It is tempting to think about preserving this time of year. It seems everything I am picking, I’m picking in bulk! There are beans and beans and more beans, snake beans, blue lake beans, purple king beans and madagascar beans. We are eating green beans in every meal and still drying plenty for winter soups and casseroles.

The zucchini vines need checking every day or else they go giant on me, but there are plenty of zucchini for eating fresh, baking into zucchini bread and Zucchini Ginger Muffins, and bottling as marinated zucchini et al, or making into ratatouille with the eggplants and capsicums and cherry tomatoes.

I will never discipline myself to plant just one cucumber! You can enjoy a lot of cucumbers by serving them as raita (diced cucumber, crushed garlic, plain yoghurt and salt) as a side dish with almost every meal, but still there are cucumbers to be offloaded on every unsuspecting visitor.

Once upon a time I would have been tempted to bottle bread and butter cucumbers, but besides the fact that they have too much sugar and salt to be Witches Kitchen healthy, I know that by the time the season finally finishes I will be so over cucumbers I won’t want to look at them until they are back in season again.

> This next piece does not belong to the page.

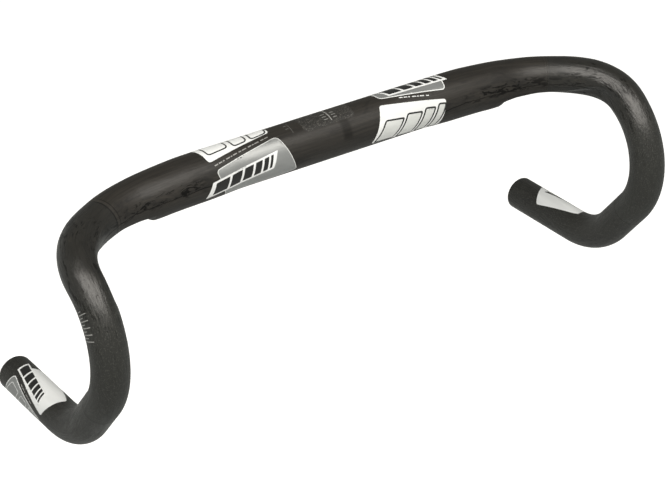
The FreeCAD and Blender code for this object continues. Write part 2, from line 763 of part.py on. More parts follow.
def extrude(body, kind, sketch, name, length):
    feature = body.newObject("PartDesign::" + kind, name)
    feature.Profile = sketch
    feature.Length = length.value
    feature.setExpression("Length", length.text)
    return feature


def round_pattern(body, feature, name, count):
    pattern = body.newObject("PartDesign::PolarPattern", name)
    pattern.Originals = [feature]
    pattern.Axis = (origin_feature(body, "Z_Axis"), [""])
    pattern.Angle = 360.0
    pattern.Occurrences = count
    body.Tip = pattern
    doc.recompute()


# heights in the plug's frame, zero at the tube end
HEAD_TOP = -dim("head_sink")
HEAD_UNDER = -(dim("head_sink") + dim("head_height"))
SPIGOT_END = -dim("spigot_length")
COLLET_TOP = SPIGOT_END - dim("collet_gap")
COLLET_MOUTH = COLLET_TOP - dim("collet_length")
WEDGE_END = COLLET_MOUTH - dim("wedge_proud")


def plug_cap(name, side):
    """Lip on the tube end, spigot in the bore, counterbore for the screw."""
    body = plug_body(name + "_plug_cap", side)
    bore = dim("screw_radius") + dim("run_gap")
    counterbore = dim("head_radius") + dim("run_gap")
    seat = HEAD_UNDER - dim("seat_gap")
    spigot, lip = dim("spigot_radius"), dim("lip_radius")
    lip_top, bevel = dim("lip_thickness"), dim("spigot_bevel")
    turned = revolve(body, name + "_cap", [
        (bore, SPIGOT_END), (spigot - bevel, SPIGOT_END), (spigot, SPIGOT_END + bevel),
        (spigot, 0), (lip, 0), (lip, lip_top), (counterbore, lip_top),
        (counterbore, seat), (bore, seat)])
    rim = ["Edge%d" % i for i, edge in enumerate(turned.Shape.Edges, start=1)
           if hasattr(edge.Curve, "Radius")
           and abs(edge.Curve.Radius - lip.value) < 1e-6
           and abs(edge.Curve.Center.z - lip_top.value) < 1e-6]
    fillet = body.newObject("PartDesign::Fillet", name + "_cap_round")
    fillet.Base = (turned, rim)
    fillet.Radius = size["lip_round"]
    fillet.setExpression("Radius", "Dimensions.lip_round")
    doc.recompute()


def plug_screw(name, side):
    """Cap head screw with hexagon socket, on the tube's axis."""
    body = plug_body(name + "_plug_screw", side)
    head, shank = dim("head_radius"), dim("screw_radius")
    tip_bevel, head_bevel = dim("tip_bevel"), dim("head_bevel")
    tip = HEAD_UNDER - dim("screw_length")
    revolve(body, name + "_screw", [
        (0, tip), (shank - tip_bevel, tip), (shank, tip + tip_bevel), (shank, HEAD_UNDER),
        (head, HEAD_UNDER), (head, HEAD_TOP - head_bevel), (head - head_bevel, HEAD_TOP),
        (0, HEAD_TOP)])
    corner = dim("socket_flats") / 2.0 / math.cos(math.pi / 6)
    hexagon = [(corner * math.cos(math.pi / 3 * k), corner * math.sin(math.pi / 3 * k))
               for k in range(6)]
    outline = polygon(body, name + "_screw_socket", "XY_Plane", hexagon, HEAD_TOP)
    extrude(body, "Pocket", outline, name + "_screw_hexagon", dim("socket_depth"))
    doc.recompute()


def plug_expander(name, side):
    """Slotted collet with a conical mouth."""
    body = plug_body(name + "_plug_expander", side)
    bore, outside, bevel = dim("collet_bore"), dim("collet_radius"), dim("collet_bevel")
    taper = dim("wedge_length") - dim("wedge_proud")
    revolve(body, name + "_expander", [
        (bore, COLLET_TOP), (bore, COLLET_MOUTH + taper),
        (dim("collet_mouth"), COLLET_MOUTH), (outside - bevel, COLLET_MOUTH),
        (outside, COLLET_MOUTH + bevel), (outside, COLLET_TOP - bevel),
        (outside - bevel, COLLET_TOP)])
    half, overrun = dim("slot_width") / 2.0, dim("slot_overrun")
    far = outside + overrun
    outline = polygon(body, name + "_expander_slot_outline", "XY_Plane",
                      [(0, -half), (far, -half), (far, half), (0, half)],
                      COLLET_MOUTH - overrun)
    slot = extrude(body, "Pocket", outline, name + "_expander_slot",
                   dim("collet_length") - dim("slot_root") + overrun)
    slot.Reversed = True
    doc.recompute()
    round_pattern(body, slot, name + "_expander_slots", 4)


def plug_wedge(name, side):
    """Cone nut that the screw pulls into the expander, with four fins."""
    body = plug_body(name + "_plug_wedge", side)
    bore = dim("screw_radius") + dim("thread_gap")
    wide = dim("collet_mouth") - dim("cone_gap")
    narrow = dim("collet_bore") - dim("cone_gap")
    top = WEDGE_END + dim("wedge_length")
    revolve(body, name + "_wedge", [
        (bore, WEDGE_END), (wide, WEDGE_END), (wide, COLLET_MOUTH), (narrow, top),
        (bore, top)])
    half, near, far = dim("fin_width") / 2.0, bore + dim("fin_inset"), dim("fin_radius")
    outline = polygon(body, name + "_wedge_fin_outline", "XY_Plane",
                      [(near, -half), (far, -half), (far, half), (near, half)], WEDGE_END)
    fin = extrude(body, "Pad", outline, name + "_wedge_fin",
                  dim("wedge_length") - dim("fin_short"))
    doc.recompute()
    round_pattern(body, fin, name + "_wedge_fins", 4)


for side_name, side in (("left", 1), ("right", -1)):
    for build in (plug_cap, plug_screw, plug_expander, plug_wedge):
        build(side_name, side)
doc.recompute()

# ---------------------------------------------------------- checks and export
pieces = [o for o in doc.Objects if o.TypeId in ("PartDesign::Body", "Part::Feature")]
problems = []
for item in doc.Objects:
    if "Invalid" in item.State or "Error" in item.State:
        problems.append("%s is in state %s" % (item.Name, item.State))
for piece in pieces:
    if piece.Shape.isNull() or not piece.Shape.isValid():
        problems.append("%s has no valid shape" % piece.Label)
    elif not piece.Shape.Solids:
        problems.append("%s has no solid" % piece.Label)
if problems:
    raise RuntimeError("; ".join(problems))
for piece in pieces:
    piece.Shape.exportStep(os.path.join("parts", piece.Label + ".step"))
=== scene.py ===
"""A carbon drop handlebar with printed panels, grit coats and end plugs.

The clamp centre is the origin.  The tops run along X with the rider's right at -X, forward is -Y
and up is +Z.  Sizes are millimetres and are turned into metres when a mesh is made.

A place on the tube is (s, psi): s is the distance along the centreline from the middle, negative
on the rider's right, and psi is the angle round the section in degrees.  On the tops psi is 0 at
the top and 90 at the front.
"""
import json
import math
from functools import reduce

import bmesh
import bpy
import numpy as np
from mathutils import Matrix, Vector
from mathutils.geometry import delaunay_2d_cdt

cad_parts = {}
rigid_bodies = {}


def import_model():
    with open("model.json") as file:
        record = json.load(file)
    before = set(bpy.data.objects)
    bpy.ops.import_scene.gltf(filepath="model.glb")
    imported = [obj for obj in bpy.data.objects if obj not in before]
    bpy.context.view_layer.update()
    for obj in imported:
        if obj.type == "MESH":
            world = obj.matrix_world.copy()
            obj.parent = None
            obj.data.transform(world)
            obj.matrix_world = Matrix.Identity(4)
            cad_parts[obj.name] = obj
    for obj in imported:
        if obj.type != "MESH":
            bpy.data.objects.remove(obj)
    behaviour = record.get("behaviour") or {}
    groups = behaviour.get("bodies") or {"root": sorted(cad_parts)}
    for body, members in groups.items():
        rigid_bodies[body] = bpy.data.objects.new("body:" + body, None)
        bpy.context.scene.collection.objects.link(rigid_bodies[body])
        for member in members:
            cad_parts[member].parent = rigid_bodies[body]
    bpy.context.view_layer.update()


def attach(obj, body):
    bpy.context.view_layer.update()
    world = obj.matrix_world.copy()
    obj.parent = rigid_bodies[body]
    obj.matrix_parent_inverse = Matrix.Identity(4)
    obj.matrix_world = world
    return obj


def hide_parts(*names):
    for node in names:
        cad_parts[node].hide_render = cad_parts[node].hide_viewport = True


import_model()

MM = 0.001

# ---------------------------------------------------------------- dimensions
TOP_RADIUS = 15.9
TAIL_RADIUS = 12.0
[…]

Lots of basil for pesto (even made a batch with bunya nuts that was specially yummy). Plenty of rocket to base salads on, but the parsley has all collapsed in the wet weather, the lettuce and raddicchio are just coming on and the rest of the leafy greens are still babies.

There are more chillis than we can get through and, though right now we are picking just enough lemons for everyday eating, the bulk of the crop is full size and about to start colouring. Which means it is almost chilli jam making season – the short season when both chillis and lemons are at their peak (the former just about to end and the latter just starting).

Sweet corn is still at the peak of its season, and new season potatoes. The warm wet weather is perfect for the ginger and turmeric too, so I have all the ingredients for some wonderful vegetable curries – I’ll post some of my favourite recipes over the next month!

Fruit is a bit lighter. There were lots of figs but the parrots got most of them, the bush turkeys have been gorging on bananas and the possum on passionfruit. We are picking tamarillos and carambolas and the guavas are still green but nearly full size. Our Nashi pear tree is bearing this year, for the first time ever. The pears are still only half size but if it manages to hang on to them there will be a bumper crop. Persimmons are also just about to come on and they will be in glut proportions too.

Pineapples are in the peak of their season and watermelons and rockmelons are just ending. The farmers market has apples (royal gala, granny smith and delicious) coming from not too far away, and the first of the season’s pears. There are no local avocados yet, but fuerte avocados should start any day now.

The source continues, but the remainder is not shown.